WebAssembly code often arrives pre-optimized by upstream toolchains like clang or wasm-pack, which have already applied general algebraic simplifications and most standard compiler optimizations. What Cranelift needs to add are IR-specific and target-specific rewrites that the upstream toolchain could not anticipate. The aegraph’s bounded behavior is well-suited to this profile: rewrites run exhaustively within the DAG structure with no artificial iteration limits, but the acyclic constraint ensures that the work done per function is proportional to the function’s size rather than to some exponent of it.

Wasm’s structured control flow also maps cleanly to the DAG model. Cranelift lowers Wasm to a CFG of basic blocks, with loop-carried values represented as block parameters rather than implicit uses. The back-edges of loops create the only genuine cycles in the program graph, and CLIF makes them explicit, preserving the DAG property for all dataflow within a loop body.

The broader pattern

The aegraph is a clean example of the kind of engineering judgment that distinguishes production compiler work from research implementation. Full equality saturation is theoretically richer: it can find optimal rewrites that the aegraph might miss when the optimal solution requires considering cycles of equivalent forms. In practice, for the kinds of programs Cranelift processes, those missed opportunities are rare and the compile-time savings are consistent and measurable.

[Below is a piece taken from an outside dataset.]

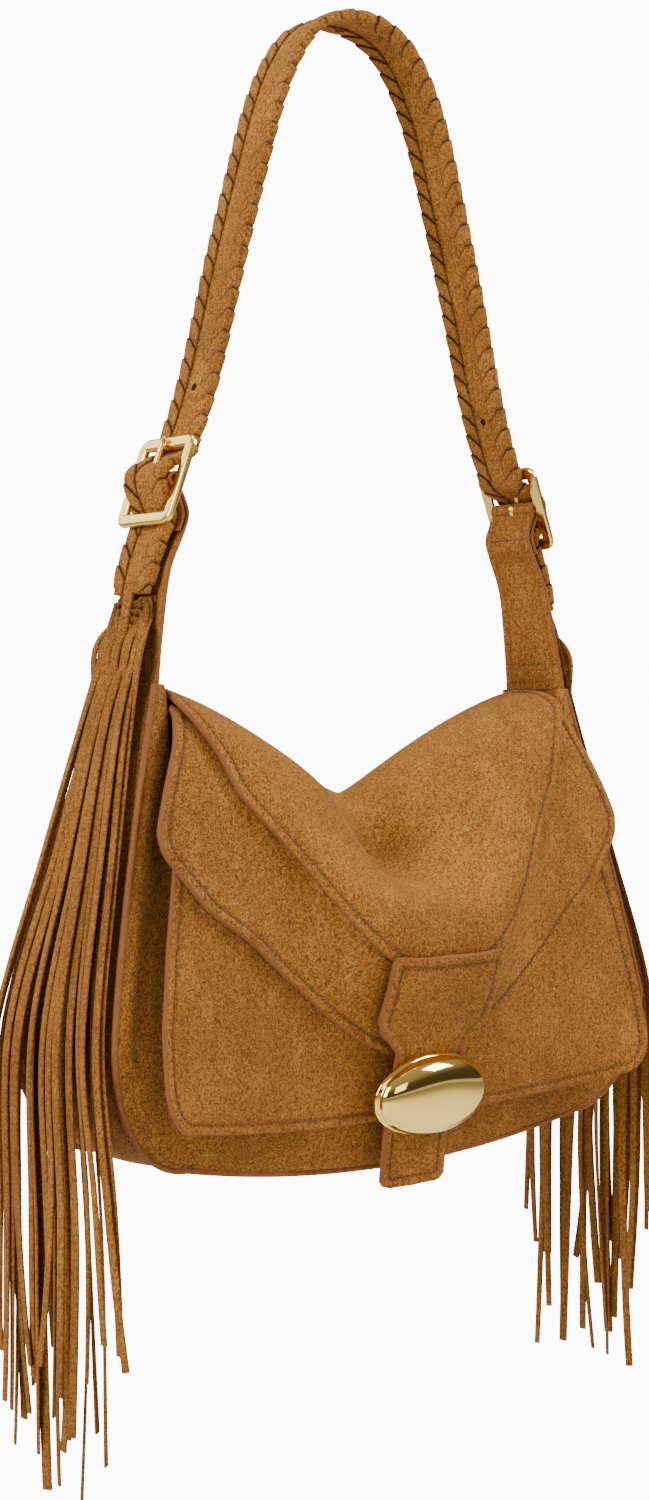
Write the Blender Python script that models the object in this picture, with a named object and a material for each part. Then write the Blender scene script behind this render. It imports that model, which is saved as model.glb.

Taking a theoretically powerful technique, identifying the property that makes it expensive in the worst case, and finding a structural constraint that removes that property while preserving most of the benefit, is a recurring theme in systems software. The aegraph applies it to compiler optimization in a way that is also simpler to implement and maintain than the alternative, which is not always how these trade-offs resolve.